As humans, we’re inherently happier with the choices we make compared to those we don’t, even if all available evidence suggests that we may have made the wrong decision. When we choose between options A and B and select option A, we’re likely to subsequently downplay the faults of A over B, as well as amplifying the advantages of A.

In other words, our memory distorts our recollection of a decision — it can also, for instance, insert positive aspects of a chosen option, even if they weren’t originally presented as part of the decision.

Deciding to sign up and get started with a new SaaS app is a big decision — to get as far as an onboarding process, it’s likely that a new customer has already weighed multiple options and decided against others to choose one specific solution.

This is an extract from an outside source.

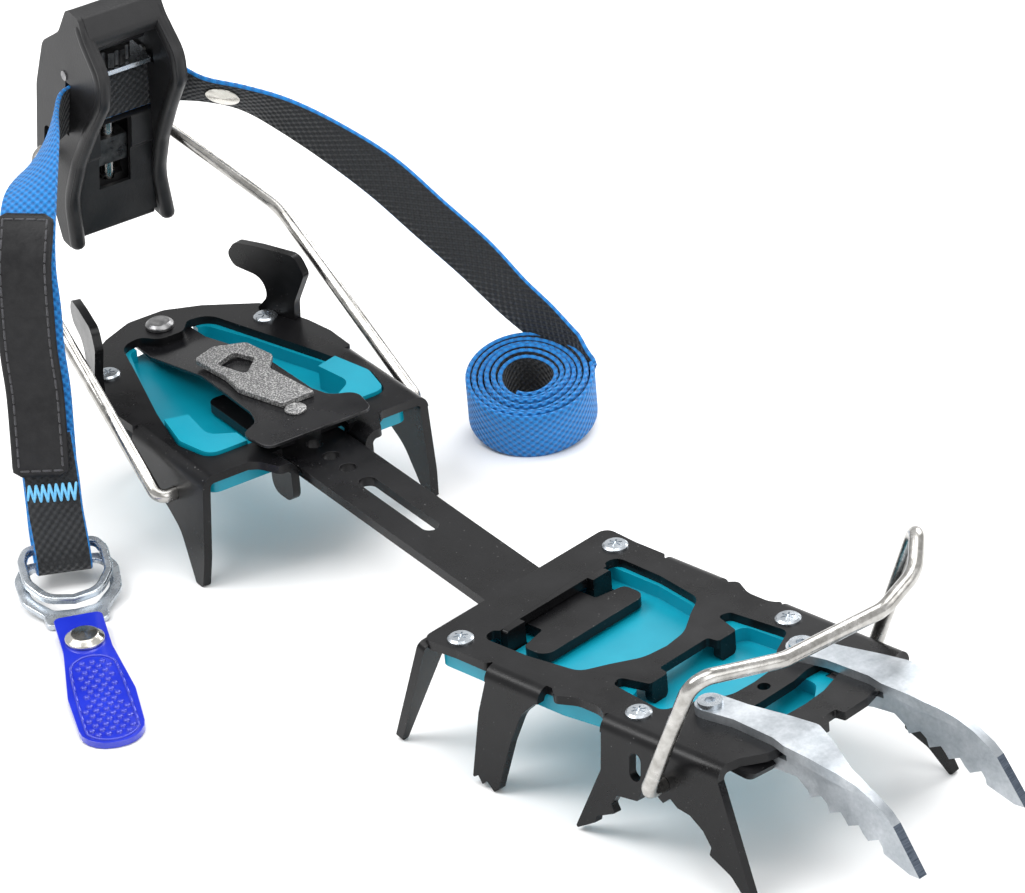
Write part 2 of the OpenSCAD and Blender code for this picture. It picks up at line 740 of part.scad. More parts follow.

The choice-supportive bias tells us that our brains desperately want the decision to work out — we’re looking for evidence that we made the right choice, and we’re looking to avoid the cognitive dissonance that arises from the idea that we made the wrong choice.

This suggests that every part of an onboarding flow should be designed to increase confidence that the right decision has been made. Increase the simplicity, remove unnecessary steps, surprise and delight the user and use the psychological tricks above to remove any doubt that the user has chosen correctly when they picked your app.

Your customers desperately want to succeed with your product, even if they don’t know it themselves. Are you allowing them to do that?